Raw records
#####

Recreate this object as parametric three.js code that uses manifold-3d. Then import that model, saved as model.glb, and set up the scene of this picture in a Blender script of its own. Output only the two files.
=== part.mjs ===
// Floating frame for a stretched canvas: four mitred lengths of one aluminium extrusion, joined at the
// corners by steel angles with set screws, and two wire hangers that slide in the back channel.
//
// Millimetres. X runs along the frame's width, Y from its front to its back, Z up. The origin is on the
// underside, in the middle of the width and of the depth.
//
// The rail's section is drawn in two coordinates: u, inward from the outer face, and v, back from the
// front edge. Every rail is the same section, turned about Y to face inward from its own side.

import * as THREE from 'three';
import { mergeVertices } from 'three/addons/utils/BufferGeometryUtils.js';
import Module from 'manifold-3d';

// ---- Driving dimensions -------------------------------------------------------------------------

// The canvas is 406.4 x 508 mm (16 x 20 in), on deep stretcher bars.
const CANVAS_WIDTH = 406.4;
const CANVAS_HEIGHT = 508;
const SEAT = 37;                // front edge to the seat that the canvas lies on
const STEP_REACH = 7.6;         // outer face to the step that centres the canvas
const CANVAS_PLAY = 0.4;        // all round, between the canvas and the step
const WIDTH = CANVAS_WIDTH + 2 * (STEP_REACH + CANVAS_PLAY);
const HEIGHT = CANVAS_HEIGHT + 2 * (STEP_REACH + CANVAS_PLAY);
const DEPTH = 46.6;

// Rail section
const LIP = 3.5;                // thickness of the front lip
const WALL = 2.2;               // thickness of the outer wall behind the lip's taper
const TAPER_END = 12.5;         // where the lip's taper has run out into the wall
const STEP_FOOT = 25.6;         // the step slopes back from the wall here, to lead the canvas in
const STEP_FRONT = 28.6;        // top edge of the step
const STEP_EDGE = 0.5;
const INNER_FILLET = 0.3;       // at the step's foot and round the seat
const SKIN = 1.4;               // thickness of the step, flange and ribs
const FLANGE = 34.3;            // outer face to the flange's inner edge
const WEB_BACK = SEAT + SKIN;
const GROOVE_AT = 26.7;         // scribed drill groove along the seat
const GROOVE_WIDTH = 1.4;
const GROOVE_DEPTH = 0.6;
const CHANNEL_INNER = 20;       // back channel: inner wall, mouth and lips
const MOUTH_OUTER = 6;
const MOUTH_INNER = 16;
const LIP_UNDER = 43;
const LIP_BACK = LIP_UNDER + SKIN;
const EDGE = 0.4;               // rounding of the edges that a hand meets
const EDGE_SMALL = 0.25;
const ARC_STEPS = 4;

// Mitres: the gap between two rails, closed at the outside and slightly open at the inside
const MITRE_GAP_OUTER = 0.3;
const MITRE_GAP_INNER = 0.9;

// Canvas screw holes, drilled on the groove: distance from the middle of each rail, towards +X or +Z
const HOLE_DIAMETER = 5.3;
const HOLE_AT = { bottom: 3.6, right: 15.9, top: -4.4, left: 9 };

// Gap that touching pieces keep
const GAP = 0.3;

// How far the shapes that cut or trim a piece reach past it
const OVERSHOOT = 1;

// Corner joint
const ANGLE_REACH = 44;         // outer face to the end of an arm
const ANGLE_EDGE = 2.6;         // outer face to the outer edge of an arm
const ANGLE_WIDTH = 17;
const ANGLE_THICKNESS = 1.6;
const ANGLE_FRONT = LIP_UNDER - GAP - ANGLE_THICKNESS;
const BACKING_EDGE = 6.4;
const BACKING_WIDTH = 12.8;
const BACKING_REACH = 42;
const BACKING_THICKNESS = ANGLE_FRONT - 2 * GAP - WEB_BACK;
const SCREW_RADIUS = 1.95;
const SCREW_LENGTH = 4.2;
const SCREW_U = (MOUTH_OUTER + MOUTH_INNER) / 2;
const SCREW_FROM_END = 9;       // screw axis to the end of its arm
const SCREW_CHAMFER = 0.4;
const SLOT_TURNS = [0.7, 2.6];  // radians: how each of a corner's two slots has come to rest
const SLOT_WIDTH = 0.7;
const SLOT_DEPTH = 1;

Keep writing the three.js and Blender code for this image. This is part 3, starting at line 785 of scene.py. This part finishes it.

#####

Exercise goal
Write out the whole listing again. Match it word for word.

Final answer
Recreate this object as parametric three.js code that uses manifold-3d. Then import that model, saved as model.glb, and set up the scene of this picture in a Blender script of its own. Output only the two files.
=== part.mjs ===
// Floating frame for a stretched canvas: four mitred lengths of one aluminium extrusion, joined at the
// corners by steel angles with set screws, and two wire hangers that slide in the back channel.
//
// Millimetres. X runs along the frame's width, Y from its front to its back, Z up. The origin is on the
// underside, in the middle of the width and of the depth.
//
// The rail's section is drawn in two coordinates: u, inward from the outer face, and v, back from the
// front edge. Every rail is the same section, turned about Y to face inward from its own side.

import * as THREE from 'three';
import { mergeVertices } from 'three/addons/utils/BufferGeometryUtils.js';
import Module from 'manifold-3d';

// ---- Driving dimensions -------------------------------------------------------------------------

// The canvas is 406.4 x 508 mm (16 x 20 in), on deep stretcher bars.
const CANVAS_WIDTH = 406.4;
const CANVAS_HEIGHT = 508;
const SEAT = 37;                // front edge to the seat that the canvas lies on
const STEP_REACH = 7.6;         // outer face to the step that centres the canvas
const CANVAS_PLAY = 0.4;        // all round, between the canvas and the step
const WIDTH = CANVAS_WIDTH + 2 * (STEP_REACH + CANVAS_PLAY);
const HEIGHT = CANVAS_HEIGHT + 2 * (STEP_REACH + CANVAS_PLAY);
const DEPTH = 46.6;

// Rail section
const LIP = 3.5;                // thickness of the front lip
const WALL = 2.2;               // thickness of the outer wall behind the lip's taper
const TAPER_END = 12.5;         // where the lip's taper has run out into the wall
const STEP_FOOT = 25.6;         // the step slopes back from the wall here, to lead the canvas in
const STEP_FRONT = 28.6;        // top edge of the step
const STEP_EDGE = 0.5;
const INNER_FILLET = 0.3;       // at the step's foot and round the seat
const SKIN = 1.4;               // thickness of the step, flange and ribs
const FLANGE = 34.3;            // outer face to the flange's inner edge
const WEB_BACK = SEAT + SKIN;
const GROOVE_AT = 26.7;         // scribed drill groove along the seat
const GROOVE_WIDTH = 1.4;
const GROOVE_DEPTH = 0.6;
const CHANNEL_INNER = 20;       // back channel: inner wall, mouth and lips
const MOUTH_OUTER = 6;
const MOUTH_INNER = 16;
const LIP_UNDER = 43;
const LIP_BACK = LIP_UNDER + SKIN;
const EDGE = 0.4;               // rounding of the edges that a hand meets
const EDGE_SMALL = 0.25;
const ARC_STEPS = 4;

// Mitres: the gap between two rails, closed at the outside and slightly open at the inside
const MITRE_GAP_OUTER = 0.3;
const MITRE_GAP_INNER = 0.9;

// Canvas screw holes, drilled on the groove: distance from the middle of each rail, towards +X or +Z
const HOLE_DIAMETER = 5.3;
const HOLE_AT = { bottom: 3.6, right: 15.9, top: -4.4, left: 9 };

// Gap that touching pieces keep
const GAP = 0.3;

// How far the shapes that cut or trim a piece reach past it
const OVERSHOOT = 1;

// Corner joint
const ANGLE_REACH = 44;         // outer face to the end of an arm
const ANGLE_EDGE = 2.6;         // outer face to the outer edge of an arm
const ANGLE_WIDTH = 17;
const ANGLE_THICKNESS = 1.6;
const ANGLE_FRONT = LIP_UNDER - GAP - ANGLE_THICKNESS;
const BACKING_EDGE = 6.4;
const BACKING_WIDTH = 12.8;
const BACKING_REACH = 42;
const BACKING_THICKNESS = ANGLE_FRONT - 2 * GAP - WEB_BACK;
const SCREW_RADIUS = 1.95;
const SCREW_LENGTH = 4.2;
const SCREW_U = (MOUTH_OUTER + MOUTH_INNER) / 2;
const SCREW_FROM_END = 9;       // screw axis to the end of its arm
const SCREW_CHAMFER = 0.4;
const SLOT_TURNS = [0.7, 2.6];  // radians: how each of a corner's two slots has come to rest
const SLOT_WIDTH = 0.7;
const SLOT_DEPTH = 1;

Keep writing the three.js and Blender code for this image. This is part 3, starting at line 785 of scene.py. This part finishes it.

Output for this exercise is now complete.